The speed of an iPhone affects everything, and it’s one of the primary reasons people upgrade. If it takes ten seconds to load a webpage on my iPhone and the person next to me takes two, that’s a huge difference. Speed affect how the iPhone feels when you use it.
The Car Analogy
It helps to visualize the problem like this: An iPhone’s processor is like the engine of your car, and its battery is like the gas tank. The processor determines how fast the iPhone can go, and the battery determines how far it can go (or how long the battery lasts).
As lithium batteries age, their maximum capacity decreases. This is where the car analogy isn’t quite perfect, but imagine this: When you bought your car, it came with a 15 gallon tank. Now, 3 years later, your gas tank can only hold 10 gallons, but that doesn’t have anything to do with how fast the car can go — it has to do with how far your car can go.
Apple says they have reduced processor speed to prevent “unexpected shutdowns” in iPhones with older batteries. If the gas tank of your car is damaged, your car may “unexpectedly shut down” because it can’t provide enough gas consistently to power the engine. If the gas tank has undergone normal wear and tear and just can’t hold is much, the engine will be just as fast — it just won’t go as far.

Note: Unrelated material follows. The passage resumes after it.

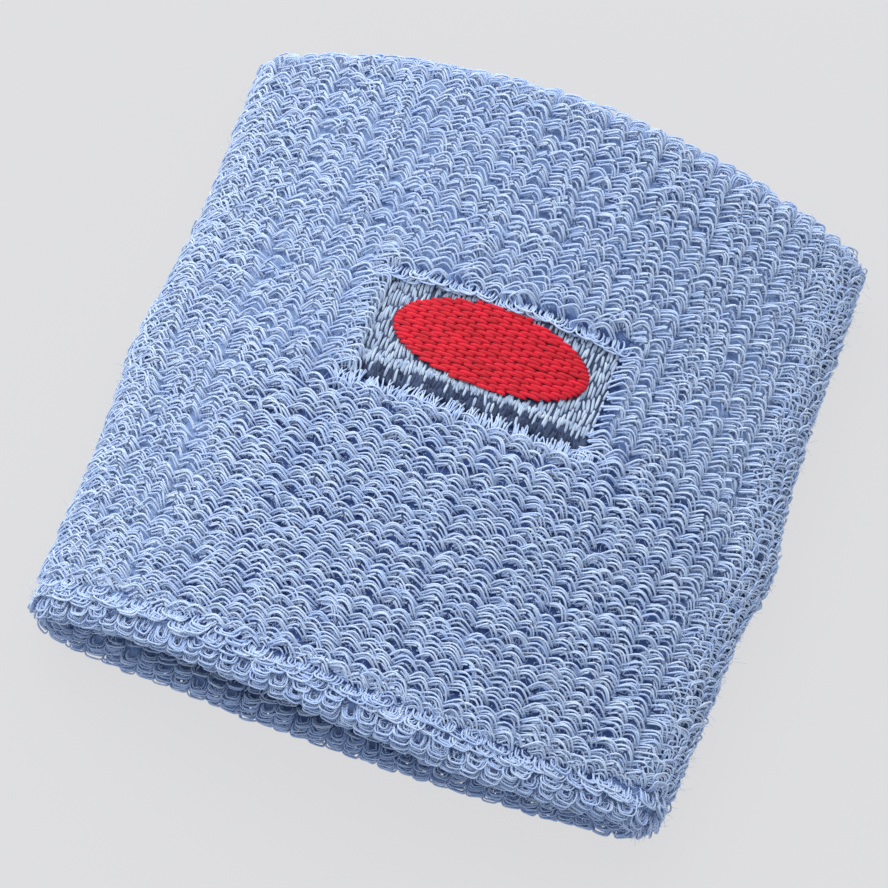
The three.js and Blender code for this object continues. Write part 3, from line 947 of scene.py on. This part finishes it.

It’s the same with iPhones. Except in instances where the battery is damaged or extremely old, a battery with reduced capacity will have no problem powering the processor — it just won’t be able to do it for as long. In other words, you won’t have the same battery life as you used to, but there’s no need to slow down the iPhone to do that. “Unexpected shutdowns” are a rare problem for batteries of any age. Apple is using “unexpected shutdowns” as an excuse. It’s no excuse.
How Has This Gone Unnoticed For So Long?
All throughout the history of computers, the speed of a computer has decreased when a new operating system is installed. It wasn’t because the processor had been intentionally slowed down. The new software contained new features, and the old processor couldn’t keep up.
But Apple isn’t just building in new features — they’re reducing the speed of the processors at the same time they introduce new features, so nobody notices — they just think, “Oh, it’s slower because that’s what happens when you put new software onan old phone.” And that’s what’s new.
Wrapping It Up
Well, there you have it. It’s up to you to draw your own conclusions. Apple is vague about almost everything they do, and I may not have all the information. I’m not a conspiracy theorist. But what Apple has done is to “fix” a problem affecting only a handful of iPhone owners by compromising the performance of every iPhone owner — unless you have the newest model. And I have the iPhone X, so I’ll be operating at peak performance — at least until iOS 12 comes out.